Изменить размер шрифта - +
Он видел в драматургии своего рода состязание между автором, растворившимся в персонажах, и зрителем, который, слушая звучащие со сцены реплики, должен позабыть о собственных проблемах и жить заботами этих персонажей. Эта борьба за душу зрителя, это насилие над полным людей залом опьяняли куда сильнее, чем скромное удовлетворение романиста, работающего за закрытой дверью своего кабинета. К тому же благодаря Ольге он постоянно был в курсе театральной жизни и, записывая на бумаге то, что говорили герои пьесы, знал уже, какому актеру они предназначены, и слышал его голос.

В конце августа Ольга Леонардовна сообщила Немировичу-Данченко, что мужу лучше и он работает хорошо, увлеченно. 2 сентября Чехов и сам подтвердил эту победную сводку: «Моя пьеса (если я буду продолжать работать так же, как работал до сегодня) будет окончена скоро, будь покоен. Трудно, очень трудно было писать второй акт, но, кажется, вышел ничего. Пьесу назову комедией». Поскольку отъезд Ольги в Москву был назначен на 19 сентября, он питал надежду, что она возьмет с собой законченную рукопись. Но его подстерегала болезнь и не давала спуску. Новый приступ – и он не может не только писать, но и диктовать. 15 сентября в довольно шутливом письме к Марии Петровне Лилиной, жене Станиславского, он признается: «Пьесу я почти окончил, но дней 6—10 назад заболел, стал кашлять, ослабел, одним словом, началась прошлогодняя история. Теперь, т. е. сегодня, стало тепло и здоровье как будто стало лучше, но все же писать не могу, так как болит голова. Ольга не привезет пьесы, я пришлю все четыре акта, как только будет возможность засесть опять на целый день». И еще раз настойчиво повторяет: «Вышла у меня не драма, а комедия, местами даже фарс, и я боюсь, как бы мне не досталось от Владимира Ивановича».

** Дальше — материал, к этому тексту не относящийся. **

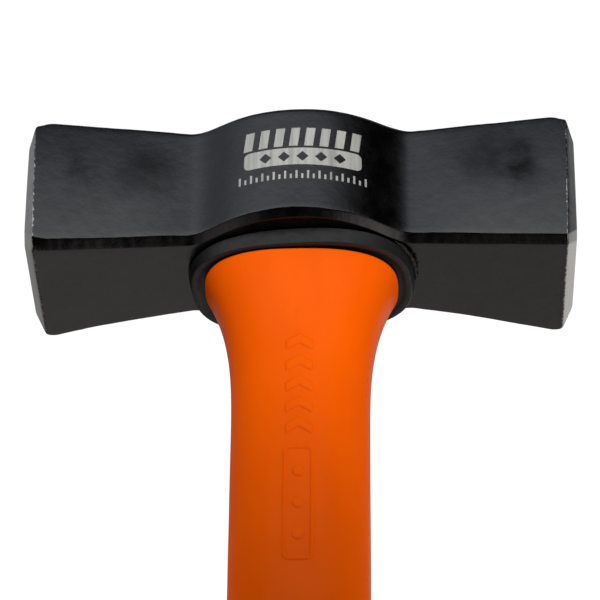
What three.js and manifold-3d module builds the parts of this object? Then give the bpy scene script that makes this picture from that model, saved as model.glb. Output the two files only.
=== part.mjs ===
// Double-faced hand sledge with a fibre-cored handle bonded into its head. Millimetres, +Z up.
// It stands on the flat top of its head with the handle pointing up, and the head's length lies along X.
import * as THREE from "three";
import { mergeVertices } from "three/addons/utils/BufferGeometryUtils.js";
import Module from "manifold-3d";

const wasm = await Module();
wasm.setup();

// ---- driving dimensions ----
const GAP = 0.3; // clearance left between neighbouring pieces

// head: flat top on Z = 0, arched underside, square ends that widen towards the striking faces
const HEAD_LENGTH = 125;
const FACE_BEVEL_DEPTH = 2.6; // ground bevel at each striking face, measured along X
const FACE_BEVEL_INSET = 3.8; // the same bevel, measured in from the sides
const EDGE_CHAMFER = 2.2; // chamfer on the four long edges
const END_HALF_WIDTH = 19.5;
const NECK_X = 25;
const NECK_HALF_WIDTH = 14.3;
const EYE_HEIGHT = 31.2; // height of the head at its middle
const ARCH_SLOPE = 0.16; // how fast the underside climbs towards the striking faces
const ARCH_SOFTNESS = 38;
const BULGE_HALF_WIDTH = 23.2;
const BULGE_RADIUS = 32;
const BULGE_BLEND = 4.4; // softness of the hollow between the bulge and the cheeks

// eye: an oval hole, wider at the head's top so that the cast resin cannot pull out
const EYE_TOP = { along: 18.3, across: 12.2 };
const EYE_MOUTH = { along: 17, across: 11.4 };
const RESIN_RECESS = 1.2;

// collar: oval ring between the head's underside and the handle's shoulder
const COLLAR_TOP_Z = 35.5;
const COLLAR_EDGE = { along: 25.1, across: 17.9 };
const COLLAR_ROOT = { along: 25.7, across: 18.3 };
const COLLAR_POWER = 2.66;

// bead of bonding resin that was pressed out beside the collar
const BEAD_RADIUS = 0.6;
const BEAD_FROM = Math.PI * 0.97;
const BEAD_TO = Math.PI * 1.2;

// handle
const HAMMER_LENGTH = 270;
const SHOULDER_Z = COLLAR_TOP_Z + GAP;
const SHOULDER = { along: 22.25, across: 16.4 };
const SHAFT = { along: 15.45, across: 12 };
const FLARE_LENGTH = 42;
const FLARE_POWER = 2.8;
const SHOULDER_POWER = 2.8;
const SHAFT_POWER = 2.35;
const RIM_ROUND = 0.8;
const CORE = { along: 11, across: 7.5 }; // pultruded rod, the same section from the eye to the butt
const CORE_END_Z = 256;
const GRIP_Z = 140;
const TENON = { along: 13.2, across: 9.8 }; // the jacket where the grip covers it
const TENON_END_Z = 264;
// grip outline: height, half size along X, half size along Y
const GRIP_OUTLINE = [
  [140, 16.3, 12.8],
  [152, 16.6, 13.1],
  [192, 17.6, 14.1],
  [230, 16.2, 12.9],
  [256, 19.2, 14.7],
  [264, 19.6, 15],
  [268.6, 18.8, 14.3],
];
const BUTT_ROUND = 1.6;

const RING_SIDES = 48;

// ---- shape helpers ----

// Points round an oval: power 2 is an ellipse, and a higher power has fuller corners.
function oval(size, power, height, sides = RING_SIDES) {
  const points = [];
  for (let i = 0; i < sides; i++) {
    const angle = (i / sides) * Math.PI * 2;
    const c = Math.cos(angle);
    const s = Math.sin(angle);
    const x = Math.sign(c) * Math.abs(c) ** (2 / power) * size.along;
    const y = Math.sign(s) * Math.abs(s) ** (2 / power) * size.across;
    points.push(new THREE.Vector3(x, y, typeof height === "function" ? height(x) : height));
  }
  return points;
}

// Skin over a row of point rings. An open row gets flat ends, and a closed row joins its last ring to its first.
function skin(rings, closed = false) {
  const sides = rings[0].length;
  const positions = rings.flat().flatMap((p) => [p.x, p.y, p.z]);
  const index = [];
  const last = closed ? rings.length : rings.length - 1;
  for (let r = 0; r < last; r++) {
    const here = r * sides;
    const next = ((r + 1) % rings.length) * sides;
    for (let i = 0; i < sides; i++) {
      const j = (i + 1) % sides;
      index.push(here + i, here + j, next + j, here + i, next + j, next + i);
    }
  }
  if (!closed) {
    for (const [ring, turned] of [[0, true], [rings.length - 1, false]]) {
      const centre = positions.length / 3;
      const middle = rings[ring]
        .reduce((sum, p) => sum.add(p), new THREE.Vector3())
        .divideScalar(sides);
      positions.push(middle.x, middle.y, middle.z);
      for (let i = 0; i < sides; i++) {
        const a = ring * sides + i;
        const b = ring * sides + ((i + 1) % sides);
        index.push(centre, turned ? b : a, turned ? a : b);
      }
    }
  }
  const geometry = new THREE.BufferGeometry();
  geometry.setAttribute("position", new THREE.Float32BufferAttribute(positions, 3));
  geometry.setIndex(index);
  return geometry;
}

function toSolid(geometry) {
  const bare = geometry.clone();
  bare.deleteAttribute("normal");
  bare.deleteAttribute("uv");
  const merged = mergeVertices(bare, 1e-4);
  return new wasm.Manifold(
    new wasm.Mesh({
      numProp: 3,
      vertProperties: merged.attributes.position.array,
      triVerts: new Uint32Array(merged.index.array),
    }),
  );
}

function toGeometry(solid) {
  const mesh = solid.getMesh();
  const geometry = new THREE.BufferGeometry();
  geometry.setAttribute("position", new THREE.Float32BufferAttribute(mesh.vertProperties, 3));
  geometry.setIndex(new THREE.Uint32BufferAttribute(mesh.triVerts, 1));
  geometry.computeVertexNormals();
  return geometry;
}

function cut(body, tool) {
  return toGeometry(toSolid(body).subtract(toSolid(tool)));
}

function grown(size, by) {
  return { along: size.along + by, across: size.across + by };
}

function between(a, b, t) {
  return {
    along: THREE.MathUtils.lerp(a.along, b.along, t),
    across: THREE.MathUtils.lerp(a.across, b.across, t),
  };
}

// ---- head ----

// Height of the arched underside above the head's flat top.
function undersideZ(x) {
  return EYE_HEIGHT + ARCH_SLOPE * (Math.hypot(x, ARCH_SOFTNESS) - ARCH_SOFTNESS);
}

// Half width of the head: straight cheeks, and a round bulge that blends into them with a soft hollow.
function headHalfWidth(x) {
  const out = Math.abs(x);
  const cheekEnd = HEAD_LENGTH / 2 - FACE_BEVEL_DEPTH;
  const slope = (END_HALF_WIDTH - NECK_HALF_WIDTH) / (cheekEnd - NECK_X);
  const cheek = NECK_HALF_WIDTH + slope * (out - NECK_X);
  const reach = Math.min(out, BULGE_RADIUS);
  const bulge = BULGE_HALF_WIDTH - BULGE_RADIUS + Math.sqrt(BULGE_RADIUS ** 2 - reach ** 2);
  const overlap = Math.max(BULGE_BLEND - Math.abs(cheek - bulge), 0);
  return Math.max(cheek, bulge) + overlap ** 2 / (4 * BULGE_BLEND);
}

// Cross-section of the head at x: a rectangle with chamfered corners, drawn in by `inset` on all sides.
function headSection(x, shapeX, inset) {
  const w = headHalfWidth(shapeX) - inset;
  const low = inset;
  const high = undersideZ(shapeX) - inset;
  const c = EDGE_CHAMFER;
  return [
    [c - w, low],
    [w - c, low],
    [w, low + c],
    [w, high - c],
    [w - c, high],
    [c - w, high],
    [-w, high - c],
    [-w, low + c],
  ].map(([y, z]) => new THREE.Vector3(x, y, z));
}

function headStations() {
  const shoulder = HEAD_LENGTH / 2 - FACE_BEVEL_DEPTH;
  const stations = [];
  const fineReach = 32;
  const fineSteps = 32;
  for (let x = 44; x > fineReach; x -= 6) stations.push(x);
  const outer = [shoulder, 52, ...stations];
  const inner = Array.from({ length: fineSteps + 1 }, (_, i) => fineReach - (i * 2 * fineReach) / fineSteps);
  return [...outer, ...inner, ...outer.map((x) => -x).reverse()].reverse();
}

function makeHead() {
  const stations = headStations();
  const shoulder = stations[stations.length - 1];
  const face = HEAD_LENGTH / 2;
  const sections = [
    headSection(-face, -shoulder, FACE_BEVEL_INSET),
    ...stations.map((x) => headSection(x, x, 0)),
    headSection(face, shoulder, FACE_BEVEL_INSET),
  ];
  const past = 2;
  const eyeAt = (z) => between(EYE_TOP, EYE_MOUTH, z / EYE_HEIGHT);
  const low = -past;
  const high = EYE_HEIGHT + past;
  const eye = skin([oval(eyeAt(low), 2, low), oval(eyeAt(high), 2, high)]);
  return cut(skin(sections), eye);
}

// ---- what holds the handle in the head ----

function makeEyeResin() {
  const low = RESIN_RECESS;
  const high = EYE_HEIGHT - GAP;
  const outerAt = (z) => grown(between(EYE_TOP, EYE_MOUTH, z / EYE_HEIGHT), -GAP);
  const hole = grown(CORE, GAP);
  const past = 1;
  return cut(
    skin([oval(outerAt(low), 2, low), oval(outerAt(high), 2, high)]),
    skin([oval(hole, 2, low - past), oval(hole, 2, high + past)]),
  );
}

function makeCoreRod() {
  const section = new THREE.Shape().absellipse(0, 0, CORE.along, CORE.across, 0, Math.PI * 2);
  const depth = CORE_END_Z - RESIN_RECESS;
  const rod = new THREE.ExtrudeGeometry(section, { depth, bevelEnabled: false, curveSegments: 32 });
  return toGeometry(toSolid(rod.translate(0, 0, RESIN_RECESS)));
}

function makeCollar() {
  const root = (x) => undersideZ(x) + GAP;
  const edge = COLLAR_TOP_Z;
  const ease = 0.7;
  const hole = grown(CORE, GAP);
  return toGeometry(
    toSolid(
      skin(
        [
          oval(hole, 2, root),
          oval(COLLAR_ROOT, COLLAR_POWER, root),
          oval(COLLAR_EDGE, COLLAR_POWER, edge - ease),
          oval(grown(COLLAR_EDGE, -ease), COLLAR_POWER, edge),
          oval(hole, 2, edge),
        ],
        true,
      ),
    ),
  );
}

function makeBondBead() {
  const sides = 6;
  const steps = 12;
  const path = grown(COLLAR_ROOT, GAP + BEAD_RADIUS);
  const rings = [];
  for (let i = 0; i <= steps; i++) {
    const angle = THREE.MathUtils.lerp(BEAD_FROM, BEAD_TO, i / steps);
    const c = Math.cos(angle);
    const s = Math.sin(angle);
    const x = Math.sign(c) * Math.abs(c) ** (2 / COLLAR_POWER) * path.along;
    const y = Math.sign(s) * Math.abs(s) ** (2 / COLLAR_POWER) * path.across;
    const outward = new THREE.Vector2(c, s);
    const thick = BEAD_RADIUS * (0.45 + 0.55 * Math.sin((i / steps) * Math.PI));
    const z = undersideZ(x) + GAP + thick;
    const ring = [];
    for (let k = 0; k < sides; k++) {
      const turn = -(k / sides) * Math.PI * 2;
      const off = thick * Math.cos(turn);
      const up = thick * Math.sin(turn);
      ring.push(new THREE.Vector3(x + outward.x * off, y + outward.y * off, z + up));
    }
    rings.push(ring);
  }
  return skin(rings);
}

// ---- handle ----

// Outer rings of the jacket where it shows: the flared shoulder, then the plain shaft up to the grip.
function jacketRings() {
  const rings = [
    oval(grown(SHOULDER, -RIM_ROUND), SHOULDER_POWER, SHOULDER_Z),
    oval(grown(SHOULDER, -0.1), SHOULDER_POWER, SHOULDER_Z + RIM_ROUND),
  ];
  const steps = 14;
  for (let i = 1; i <= steps; i++) {
    const t = i / steps;
    const size = between(SHAFT, SHOULDER, (1 - t) ** FLARE_POWER);
    const power = THREE.MathUtils.lerp(SHOULDER_POWER, SHAFT_POWER, t);
    rings.push(oval(size, power, SHOULDER_Z + t * FLARE_LENGTH));
  }
  return rings;
}

function makeHandleJacket() {
  const step = GRIP_Z - GAP;
  const round = 2;
  const outside = [
    ...jacketRings(),
    oval(SHAFT, SHAFT_POWER, step),
    oval(TENON, SHAFT_POWER, step + 0.05),
    oval(TENON, SHAFT_POWER, TENON_END_Z - round),
    oval(grown(TENON, -round), SHAFT_POWER, TENON_END_Z),
  ];
  const pocket = grown(CORE, GAP);
  return cut(
    skin(outside),
    skin([oval(pocket, 2, SHOULDER_Z - 1), oval(pocket, 2, CORE_END_Z + GAP)]),
  );
}

function makeGrip() {
  const outline = new THREE.CatmullRomCurve3(
    GRIP_OUTLINE.map(([z, along, across]) => new THREE.Vector3(along, across, z)),
  );
  const rings = outline
    .getPoints(24)
    .map((p) => oval({ along: p.x, across: p.y }, SHAFT_POWER, p.z));
  const end = outline.getPoint(1);
  const butt = grown({ along: end.x, across: end.y }, -BUTT_ROUND);
  rings.push(oval(butt, SHAFT_POWER, HAMMER_LENGTH));
  const pocket = grown(TENON, GAP);
  return cut(
    skin(rings),
    skin([oval(pocket, SHAFT_POWER, GRIP_Z - 1), oval(pocket, SHAFT_POWER, TENON_END_Z + GAP)]),
  );
}

// ---- assembly ----

const hammer = new THREE.Group();

function addPiece(name, geometry, color, roughness, metalness) {
  const material = new THREE.MeshStandardMaterial({ color, roughness, metalness });
  const mesh = new THREE.Mesh(geometry, material);
  mesh.name = name;
  hammer.add(mesh);
}

addPiece("head", makeHead(), 0x2c2d2f, 0.38, 0.35);
addPiece("eye_resin", makeEyeResin(), 0x1c1a18, 0.45, 0);
addPiece("core_rod", makeCoreRod(), 0xd8cf9e, 0.5, 0);
addPiece("collar", makeCollar(), 0x262727, 0.6, 0);
addPiece("bond_bead", makeBondBead(), 0x141414, 0.5, 0);
addPiece("handle_jacket", makeHandleJacket(), 0xf2600c, 0.42, 0);
addPiece("grip", makeGrip(), 0x1b1b1c, 0.75, 0);

export default hammer;
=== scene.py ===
import math
import bmesh
import bpy
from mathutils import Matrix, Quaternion, Vector, noise


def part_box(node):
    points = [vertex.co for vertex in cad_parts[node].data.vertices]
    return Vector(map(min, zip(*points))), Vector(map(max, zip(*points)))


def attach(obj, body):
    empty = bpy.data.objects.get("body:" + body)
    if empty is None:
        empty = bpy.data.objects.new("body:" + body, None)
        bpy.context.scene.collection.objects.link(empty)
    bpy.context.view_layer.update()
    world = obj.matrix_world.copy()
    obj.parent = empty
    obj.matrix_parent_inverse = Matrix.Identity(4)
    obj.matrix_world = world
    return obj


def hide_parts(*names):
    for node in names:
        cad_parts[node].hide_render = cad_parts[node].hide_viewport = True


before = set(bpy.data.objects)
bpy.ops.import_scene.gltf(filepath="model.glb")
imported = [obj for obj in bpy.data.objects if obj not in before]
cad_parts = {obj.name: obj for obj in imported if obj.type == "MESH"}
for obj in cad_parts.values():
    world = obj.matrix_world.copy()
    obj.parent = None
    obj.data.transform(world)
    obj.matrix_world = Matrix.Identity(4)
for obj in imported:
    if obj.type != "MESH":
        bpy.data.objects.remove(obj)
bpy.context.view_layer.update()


# ---------------------------------------------------------------- camera
# A long lens looks down at the upright hammer from in front and above. The camera is rolled half a turn,
# so that the head comes at the top and the handle hangs down out of view.
MM = 0.001
SIGHT_YAW = math.radians(-2.03)
SIGHT_DOWN = math.radians(34.91)
CAMERA_ROLL = math.radians(180.52)
CAMERA_DISTANCE = 724.2 * MM
AIM = Vector((0.38, 0, 38.75)) * MM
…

После отъезда Ольги дом показался ему таким опустевшим, что и работу-то продолжать не хотелось. Она еще едет, а он уже пишет ей. 19 сентября: «А я вернулся с парохода нездоровый; есть не хочется, нудно, глупо в животе, ходить не особенно приятно, голова разболелась. Не знаю, отчего это. Но самое худшее, конечно, это твой отъезд; к твоему отсутствию я не скоро привыкну». И 20-го: «Мне сегодня легче, но все же я не совсем здоров. Слабость, во рту скверно, не хочется есть. Сегодня я сам умывался. Вода была не холодная. Твое отсутствие очень и очень заметно. <…> Пиши мне подробности, относящиеся к театру. Я так далек от всего, что начинаю падать духом. Мне кажется, что я как литератор уже отжил, и каждая фраза, которую я пишу, представляется мне никуда не годной и ни для чего не нужной». Но назавтра он уже собирается с силами и, несмотря на слабость, головные боли и непорядок с кишечником, снова склоняется над незаконченной рукописью. «Женуля моя великолепная, сегодня чувствую себя полегче, очевидно, прихожу в норму; уже не сердито поглядываю на свою рукопись, уже пишу и когда кончу, тотчас же сообщу тебе по телефону». Он марает бумагу, вычеркивает, вписывает другое – при свете свечи, поздно ночью, – и, чувствуя себя сразу и героической личностью и виноватым перед театром, заявляет: «Последний акт будет веселый, да и вся пьеса веселая, легкомысленная; Санину не понравится, он скажет, что я стал неглубоким». И затем он рассказывает Ольге в ежедневных сводках о своей борьбе со словом и с болезнью. «Четвертый акт в моей пьесе сравнительно с другими актами будет скуден по содержанию, но эффектен. Конец твоей роли мне кажется недурным. Вообще не падай духом, все обстоит благополучно». Или еще: «Четвертый акт пишется легко, как будто складно, и если я его кончил не скоро, то потому что все побаливаю. Сегодня мне легче, чем вчера, правда, но часов в 11 начало ломить в ногах, в спине, начался кашель. Все-таки, думаю, теперь будет становиться все лучше и лучше». А 26 сентября Чехов отправляет Ольге телеграмму: «Четыре акта совершенно готовы.